## DIRECTIONS FOR THIS TASK:
Restate the whole listing exactly.

## MATERIAL:

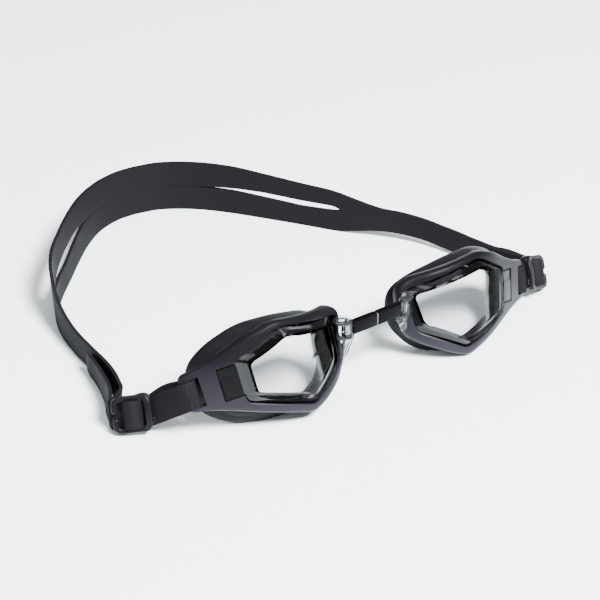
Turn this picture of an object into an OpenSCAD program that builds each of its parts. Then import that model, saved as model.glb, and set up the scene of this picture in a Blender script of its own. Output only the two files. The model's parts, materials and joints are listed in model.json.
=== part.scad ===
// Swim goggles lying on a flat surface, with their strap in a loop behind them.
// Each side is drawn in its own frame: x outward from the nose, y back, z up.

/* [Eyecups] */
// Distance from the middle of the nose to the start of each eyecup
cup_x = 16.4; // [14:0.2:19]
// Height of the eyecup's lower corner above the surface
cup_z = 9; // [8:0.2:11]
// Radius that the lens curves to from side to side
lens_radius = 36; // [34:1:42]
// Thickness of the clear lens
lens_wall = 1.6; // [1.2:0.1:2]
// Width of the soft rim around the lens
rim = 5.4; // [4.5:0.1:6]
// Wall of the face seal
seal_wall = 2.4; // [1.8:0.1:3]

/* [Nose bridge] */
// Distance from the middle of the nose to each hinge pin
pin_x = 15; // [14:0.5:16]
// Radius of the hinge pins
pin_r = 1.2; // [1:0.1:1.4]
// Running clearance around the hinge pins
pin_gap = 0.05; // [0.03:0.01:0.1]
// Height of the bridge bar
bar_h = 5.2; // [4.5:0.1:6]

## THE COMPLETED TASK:
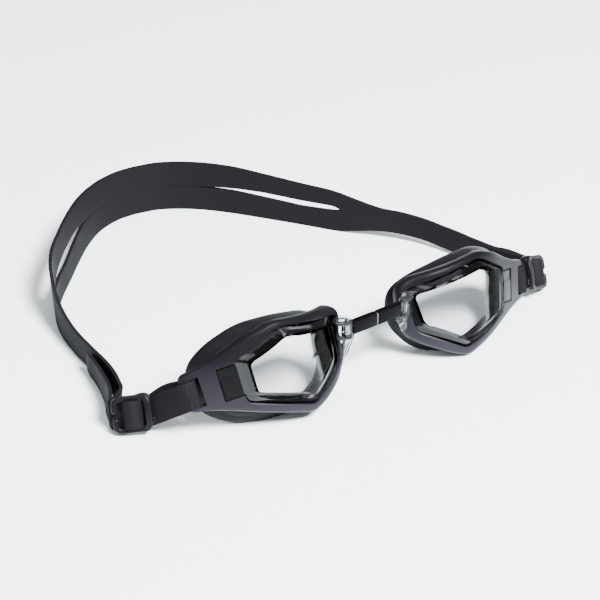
Turn this picture of an object into an OpenSCAD program that builds each of its parts. Then import that model, saved as model.glb, and set up the scene of this picture in a Blender script of its own. Output only the two files. The model's parts, materials and joints are listed in model.json.
=== part.scad ===
// Swim goggles lying on a flat surface, with their strap in a loop behind them.
// Each side is drawn in its own frame: x outward from the nose, y back, z up.

/* [Eyecups] */
// Distance from the middle of the nose to the start of each eyecup
cup_x = 16.4; // [14:0.2:19]
// Height of the eyecup's lower corner above the surface
cup_z = 9; // [8:0.2:11]
// Radius that the lens curves to from side to side
lens_radius = 36; // [34:1:42]
// Thickness of the clear lens
lens_wall = 1.6; // [1.2:0.1:2]
// Width of the soft rim around the lens
rim = 5.4; // [4.5:0.1:6]
// Wall of the face seal
seal_wall = 2.4; // [1.8:0.1:3]

/* [Nose bridge] */
// Distance from the middle of the nose to each hinge pin
pin_x = 15; // [14:0.5:16]
// Radius of the hinge pins
pin_r = 1.2; // [1:0.1:1.4]
// Running clearance around the hinge pins
pin_gap = 0.05; // [0.03:0.01:0.1]
// Height of the bridge bar
bar_h = 5.2; // [4.5:0.1:6]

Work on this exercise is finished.